Strickland's education plan was crafted in the most public ways possible. It's now also being publicly debated and altered in public legislative committee hearings. Hearings on committees that Rep. Morgan is actually a member of.

What is not public is any Republican alternative to anything Strickland has proposed. The Republicans have no plan to reform public education. None.

The Republicans have to manfacture something to be "outraged" about because they have no plan. They can only hope that by taking potshots from the sidelines they can convince Ohioans that they can do better for Ohio with no plans than what Strickland will do with his.

The Ohio Republican Party is just simply brain dead.

[UPDATE:] The Governor's Office just released this statement from the Governor regarding today's court decision:

"I appreciate that the Ohio Supreme Court acknowledges the considerable efforts my office has taken to be responsive to a legislator’s broad public records request. My office has released thousands of pages of documents in response to this request.

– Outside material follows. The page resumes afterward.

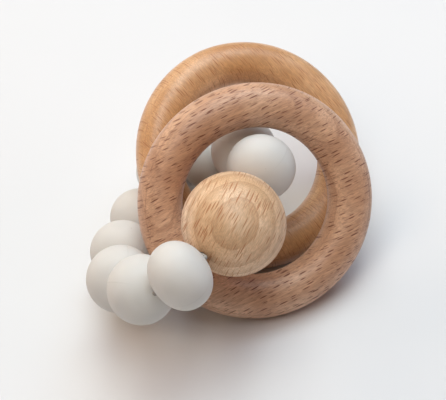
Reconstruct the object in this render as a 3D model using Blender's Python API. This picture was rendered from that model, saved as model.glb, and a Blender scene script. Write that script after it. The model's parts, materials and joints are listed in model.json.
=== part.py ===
"""Baby rattle: two turned beech rings linked through a closed loop of beads.

The loop is a cord that carries nine silicone beads and one larger beech bead. Its two ends
meet in a knot that is drawn into the beech bead's bore. Both rings' bands pass through the
loop, so neither ring can come off, and each one swings on the loop.

Units are metres, +Z is up, and the rattle stands on the plane z = 0 as it is put down on a
table: on the lowest points of both rings and on two of the silicone beads.
"""

from math import acos, cos, pi, radians, sin

import bmesh
import bpy
from mathutils import Matrix, Vector

MM = 0.001

# Rings
RING_OUTER_DIAMETER = 52.0 * MM
RING_BAND = 9.8 * MM
RING_STEPS = 56
BAND_SIDES = 20

# How each ring leans: the angle between its plane and the table, and the compass
# direction, counted from +X, in which its raised face looks.
FRONT_RING_LEAN = radians(51.0)
FRONT_RING_FACES = radians(-72.5)
BACK_RING_LEAN = radians(37.0)
BACK_RING_FACES = radians(-58.5)

# Where each ring's centre stands on the table
FRONT_RING_PLACE = Vector((6.21 * MM, -2.25 * MM, 0.0))
BACK_RING_FROM_FRONT = Vector((-1.6 * MM, 17.1 * MM, 0.0))

# Where round each ring the loop grips its band, counted from the ring's lowest point
FRONT_RING_GRIP = radians(280.0)
BACK_RING_GRIP = radians(270.0)

# Beads: diameter across the bore, length along it, bore diameter
SILICONE_BEAD = (15.0 * MM, 12.4 * MM, 3.0 * MM)
WOOD_BEAD = (22.4 * MM, 21.8 * MM, 5.0 * MM)
MOUTH_ROUND = 1.0 * MM
SILICONE_FULLNESS = 2.1
WOOD_FULLNESS = 2.0
BEAD_STEPS = 20
WOOD_BEAD_STEPS = 28
PROFILE_STEPS = 10

# Cord and knot
CORD_DIAMETER = 1.0 * MM
KNOT_DIAMETER = 3.8 * MM
KNOT_LENGTH = 4.6 * MM
CLEARANCE = 0.3 * MM
CORD_POINTS_IN_BORE = 3
CORD_POINTS_IN_BEND = 5
BEND_STARTS = 2.2 * MM
BEND_REACH = 1.7

# The loop's route: one point for each bead, in millimetres from the front ring's place,
# the beech bead first and then round the loop, up over the front and back underneath.
LOOP_ROUTE = (
    (-4.0, -13.8, 30.5),
    (-14.9, -28.3, 32.4),
    (-24.2, -24.2, 23.4),
    (-30.0, -15.1, 16.0),
    (-30.5, -3.3, 10.6),
    (-27.0, 8.7, 7.5),
    (-21.9, 21.2, 7.5),
    (-10.5, 19.3, 14.3),
    (-2.3, 13.8, 22.8),
    (1.9, 2.9, 29.1),
)

# Each bore's share of the stretch that arrives, against the one that leaves. Halving the
# bend is the rule. A bead beside the beech bead is drawn round towards it by the tight cord.
EVEN_SHARE = 0.5
ARRIVING_SHARE = {0: 0.0, 1: 0.58, 9: 0.3}

BAND_RADIUS = RING_BAND / 2
BAND_CORNER = BAND_RADIUS / cos(pi / BAND_SIDES)
SPINE_RADIUS = (RING_OUTER_DIAMETER - RING_BAND) / 2


def clear_scene():
    for thing in list(bpy.data.objects):
        bpy.data.objects.remove(thing, do_unlink=True)


def make_material(name, colour, roughness):
    material = bpy.data.materials.new(name)
    material.use_nodes = True
    shader = material.node_tree.nodes["Principled BSDF"]
    shader.inputs["Base Color"].default_value = (*colour, 1.0)
    shader.inputs["Roughness"].default_value = roughness
    shader.inputs["Metallic"].default_value = 0.0
    material.diffuse_color = (*colour, 1.0)
    return material


def add_object(name, data, place, material):
    """Puts a mesh or curve into the scene under its node's name."""
    thing = bpy.data.objects.new(name, data)
    bpy.context.scene.collection.objects.link(thing)
    thing.matrix_world = place
    if not data.materials:
        data.materials.append(material)
    return thing


def add_pivot(name, place, parent=None):
    """An empty whose Z axis is a joint's axis."""
    pivot = bpy.data.objects.new(name, None)
    bpy.context.scene.collection.objects.link(pivot)
    pivot.empty_display_size = 0.01
    pivot.matrix_world = place
    if parent:
        hang_on(pivot, parent)
    return pivot


def hang_on(child, parent):
    """Parents the child and leaves it where it is."""
    bpy.context.view_layer.update()
    child.parent = parent
    child.matrix_parent_inverse = parent.matrix_world.inverted()


def turned_mesh(name, profile, steps):
    """Turns a closed profile of (radius, height) points round the Z axis."""
    shape = bmesh.new()
    corners = [shape.verts.new((radius, 0.0, height)) for radius, height in profile]
    edges = [shape.edges.new((a, b)) for a, b in zip(corners, corners[1:] + corners[:1])]
    bmesh.ops.spin(
        shape,
        geom=corners + edges,
        cent=(0.0, 0.0, 0.0),
        axis=(0.0, 0.0, 1.0),
        angle=2 * pi,
        steps=steps,
        use_merge=True,
    )
    bmesh.ops.recalc_face_normals(shape, faces=shape.faces)
    mesh = bpy.data.meshes.new(name)
    shape.to_mesh(mesh)
    shape.free()
    mesh.shade_smooth()
    mesh.set_sharp_from_angle(angle=radians(40))
    return mesh


def band_profile():
    """The ring's band: a full round whose top and bottom facets are the planed flats."""
    first = pi / BAND_SIDES
    angles = [first + 2 * pi * side / BAND_SIDES for side in range(BAND_SIDES)]
    return [(SPINE_RADIUS + BAND_CORNER * cos(a), BAND_CORNER * sin(a)) for a in angles]


def bead_profile(bead, fullness):
    """A bead's half section: a superellipse from mouth to mouth, and the bore.

    A fullness of 2 is an ellipse, and more than 2 is squarer at the shoulders. Both mouths
    are eased by a bevel, so that the cord can bend as it leaves.
    """
    diameter, length, bore = bead
    power = 2.0 / fullness
    radius, half, hole = diameter / 2, length / 2, bore / 2
    start = acos(((hole + MOUTH_ROUND) / radius) ** (1 / power))
    points = []
    for step in range(PROFILE_STEPS + 1):
        angle = start - 2 * start * step / PROFILE_STEPS
        across = radius * cos(angle) ** power
        along = half * abs(sin(angle)) ** power
        points.append((across, along if angle > 0 else -along))
    mouth = points[0][1] - MOUTH_ROUND
    return points + [(hole, -mouth), (hole, mouth)]


def ring_frame(centre, lean, faces):
    """The ring's own frame: Z is its axis, and X points to its lowest point."""
    turn = Matrix.Rotation(faces, 4, "Z") @ Matrix.Rotation(lean, 4, "Y")
    height = SPINE_RADIUS * sin(lean) + BAND_CORNER
    return Matrix.Translation(centre + Vector((0.0, 0.0, height))) @ turn


def grip_frame(ring, grip):
    """A frame on the band's centre line at the grip, with Z along the band."""
    local = Matrix.Rotation(grip, 4, "Z") @ Matrix.Translation((SPINE_RADIUS, 0.0, 0.0))
    return ring @ local @ Matrix.Rotation(radians(-90), 4, "X")


def bead_frames():
    """One frame for each bead: its Z axis, the bore, shares the bend between its neighbours."""
    route = [FRONT_RING_PLACE + Vector(point) * MM for point in LOOP_ROUTE]
    frames = []
    for index, centre in enumerate(route):
        arriving = (centre - route[index - 1]).normalized()
        leaving = (route[(index + 1) % len(route)] - centre).normalized()
        share = ARRIVING_SHARE.get(index, EVEN_SHARE)
        bore = (arriving * share + leaving * (1 - share)).normalized()
        turn = Vector((0.0, 0.0, 1.0)).rotation_difference(bore).to_matrix().to_4x4()
        frames.append(Matrix.Translation(centre) @ turn)
    return frames


def bend_point(start, start_way, end, end_way, part):
    """A point of the cubic that leaves one bore along its axis and enters the next."""
    reach = BEND_REACH * (end - start).length
    hold = 1 - part
    return (
        start * (hold * hold * (1 + 2 * part))
        + start_way * (reach * part * hold * hold)
        + end * (part * part * (3 - 2 * part))
        - end_way * (reach * part * part * hold)
    )


def cord_route(frames):
    """The cord's centre line: straight in each bore, bent between beads, knot to knot.

    Each bend starts a little inside the bore, where the cord leans on the eased mouth.
    """
    spans = []
    for index, frame in enumerate(frames):
        half = (WOOD_BEAD if index == 0 else SILICONE_BEAD)[1] / 2 - BEND_STARTS
        centre, way = frame.to_translation(), frame.to_3x3() @ Vector((0.0, 0.0, 1.0))
        spans.append((centre, way, half))
    knot_centre, knot_way, wood_half = spans[0]
    knot_end = KNOT_LENGTH / 2 + CLEARANCE

    def straight(centre, way, first, last):
        count = CORD_POINTS_IN_BORE
        return [centre + way * (first + (last - first) * i / (count - 1)) for i in range(count)]

    points = straight(knot_centre, knot_way, knot_end, wood_half)
    for index in range(1, len(spans) + 1):
        centre, way, half = spans[index % len(spans)]
        before_way = spans[index - 1][1]
        entry = centre - way * half
        last_point = points[-1]
        for step in range(1, CORD_POINTS_IN_BEND + 1):
            part = step / (CORD_POINTS_IN_BEND + 1)
            points.append(bend_point(last_point, before_way, entry, way, part))
        final = -knot_end if index == len(spans) else half
        points.extend(straight(centre, way, -half, final))
    return points


def make_cord(points, material):
    data = bpy.data.curves.new("loop_cord", "CURVE")
    data.dimensions = "3D"
    data.bevel_depth = CORD_DIAMETER / 2
    data.bevel_resolution = 2
    data.use_fill_caps = True
    line = data.splines.new("POLY")
    line.points.add(len(points) - 1)
    for slot, point in zip(line.points, points):
        slot.co = (*point, 1.0)
    return add_object("loop_cord", data, Matrix.Identity(4), material)


def make_knot(frame, material):
    """The knot's packed outer shape, a short round-ended plug along the bore."""
    shape = bmesh.new()
    bmesh.ops.create_uvsphere(shape, u_segments=12, v_segments=8, radius=0.5)
    for corner in shape.verts:
        corner.co.x *= KNOT_DIAMETER
        corner.co.y *= KNOT_DIAMETER
        corner.co.z *= KNOT_LENGTH
    mesh = bpy.data.meshes.new("cord_knot")
    shape.to_mesh(mesh)
    shape.free()
    mesh.shade_smooth()
    return add_object("cord_knot", mesh, frame, material)


def make_ring(name, ring, origin, material):
    """A ring whose object origin is the frame given, at its place in the ring's own frame."""
    mesh = turned_mesh(name, band_profile(), RING_STEPS)
    mesh.transform(origin.inverted() @ ring)
    return add_object(name, mesh, origin, material)


def build():
    clear_scene()
    pink_beech = make_material("pink_beech", (0.50, 0.30, 0.19), 0.55)
    honey_beech = make_material("honey_beech", (0.58, 0.34, 0.16), 0.45)
    pale_beech = make_material("pale_beech", (0.62, 0.42, 0.26), 0.50)
    grey_silicone = make_material("grey_silicone", (0.60, 0.57, 0.53), 0.60)
    cotton = make_material("cotton_cord", (0.72, 0.70, 0.66), 0.90)

    front = ring_frame(FRONT_RING_PLACE, FRONT_RING_LEAN, FRONT_RING_FACES)
    back_place = FRONT_RING_PLACE + BACK_RING_FROM_FRONT
    back = ring_frame(back_place, BACK_RING_LEAN, BACK_RING_FACES)

    loop_pivot = add_pivot("loop_pivot", grip_frame(back, BACK_RING_GRIP))
    front_grip = grip_frame(front, FRONT_RING_GRIP)
    front_pivot = add_pivot("front_ring_pivot", front_grip, loop_pivot)

    make_ring("ring_back", back, back, honey_beech)
    hang_on(make_ring("ring_front", front, front_grip, pink_beech), front_pivot)

    frames = bead_frames()
    wood_mesh = turned_mesh("wood_bead", bead_profile(WOOD_BEAD, WOOD_FULLNESS), WOOD_BEAD_STEPS)
    hang_on(add_object("wood_bead", wood_mesh, frames[0], pale_beech), loop_pivot)
    silicone_profile = bead_profile(SILICONE_BEAD, SILICONE_FULLNESS)
    silicone_mesh = turned_mesh("silicone_bead", silicone_profile, BEAD_STEPS)
    for number, frame in enumerate(frames[1:], start=1):
        bead = add_object(f"silicone_bead_{number}", silicone_mesh, frame, grey_silicone)
        hang_on(bead, loop_pivot)

    hang_on(make_knot(frames[0], cotton), loop_pivot)
    hang_on(make_cord(cord_route(frames), cotton), loop_pivot)
    bpy.context.view_layer.update()


build()
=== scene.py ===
"""Baby rattle: two turned beech rings linked through a closed loop of beads.

Nine silicone beads and one larger beech bead are strung on a braided cord, which closes in a
knot inside the beech bead. Both rings pass through the loop and lean on it as it lies on a
table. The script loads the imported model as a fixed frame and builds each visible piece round
it, with one operator for each piece or group of like pieces and one for the stage.
"""

import json

import bpy
import numpy as np
from bpy.props import FloatProperty, FloatVectorProperty, PointerProperty
from mathutils import Matrix, Vector


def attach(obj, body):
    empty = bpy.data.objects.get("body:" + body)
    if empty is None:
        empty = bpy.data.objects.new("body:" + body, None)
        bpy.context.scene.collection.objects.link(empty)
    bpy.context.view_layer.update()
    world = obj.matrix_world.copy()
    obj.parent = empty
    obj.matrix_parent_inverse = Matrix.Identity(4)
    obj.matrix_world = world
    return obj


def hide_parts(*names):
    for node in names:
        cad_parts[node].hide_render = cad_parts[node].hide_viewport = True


bl_info = {
    "name": "Baby Rattle",
    "version": (1, 0, 0),
    "blender": (4, 5, 0),
    "location": "View3D > Sidebar > Rattle",
    "description": "Builds a beech and silicone baby rattle round its packed frame",
    "category": "Object",
}

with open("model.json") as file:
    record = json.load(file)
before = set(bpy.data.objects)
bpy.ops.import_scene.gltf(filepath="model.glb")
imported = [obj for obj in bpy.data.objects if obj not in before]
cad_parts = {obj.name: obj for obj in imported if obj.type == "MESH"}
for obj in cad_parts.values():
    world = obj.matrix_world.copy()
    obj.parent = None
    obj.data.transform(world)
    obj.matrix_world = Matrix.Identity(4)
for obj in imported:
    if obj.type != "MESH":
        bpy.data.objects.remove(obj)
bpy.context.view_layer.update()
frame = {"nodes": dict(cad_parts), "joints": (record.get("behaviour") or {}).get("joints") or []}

MM = 0.001

# Rings: grid, and the faint line that the rounding cutter leaves round each face
RING_ROWS = 420
BAND_COLUMNS = 84
WITNESS_ANGLE = np.radians(43.0)
WITNESS_WIDTH = np.radians(1.3)
LINE_OFFSETS = np.radians([-3.2, -2.2, -1.5, -0.8, 0.0, 0.8, 1.5, 2.2, 3.2])

# Beads: grid, and the ridge where the two halves of the silicone mould met
BEAD_COLUMNS = 88
PLAIN_BEAD_COLUMNS = 128
OUTSIDE_ROWS = 60
MOUTH_ROWS = 7
BORE_ROWS = 6
MOUTH_SHAPE = 1.35
RIDGE_WIDTH = np.radians(1.1)
PARTING_TURNS = (0.0, 0.9, 2.0, 2.6, 0.4, 1.3, 1.1, 2.3, 0.7)

# Cord and knot
CORD_STATION = 0.28 * MM
CORD_COLUMNS = 24
STRANDS = 4
BRAID_PITCH = 2.4 * MM
KNOT_ROWS = 60
KNOT_COLUMNS = 72
BORE_POINTS = 3
BEND_POINTS = 5
BEND_STARTS = 0.5 * MM
BEND_REACH = 1.1
CORD_END_GAP = 0.3 * MM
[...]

"Each of four document releases included letters inviting the representative to further refine or clarify his request so we could more quickly provide materials focused on any substantive concerns about my education proposal that he may have. To date, my office has not received any indication of any specific education policy areas in which he is interested.

"I appreciate the Court’s finding that the overly-broad request should be further refined, narrowed and clarified. I continue to believe that this effort is little more than a disappointing attempt to detract from, rather than enhance, the ongoing legislative discussion about modernizing Ohio’s education system. My staff will continue working to provide responsive records as quickly as possible.”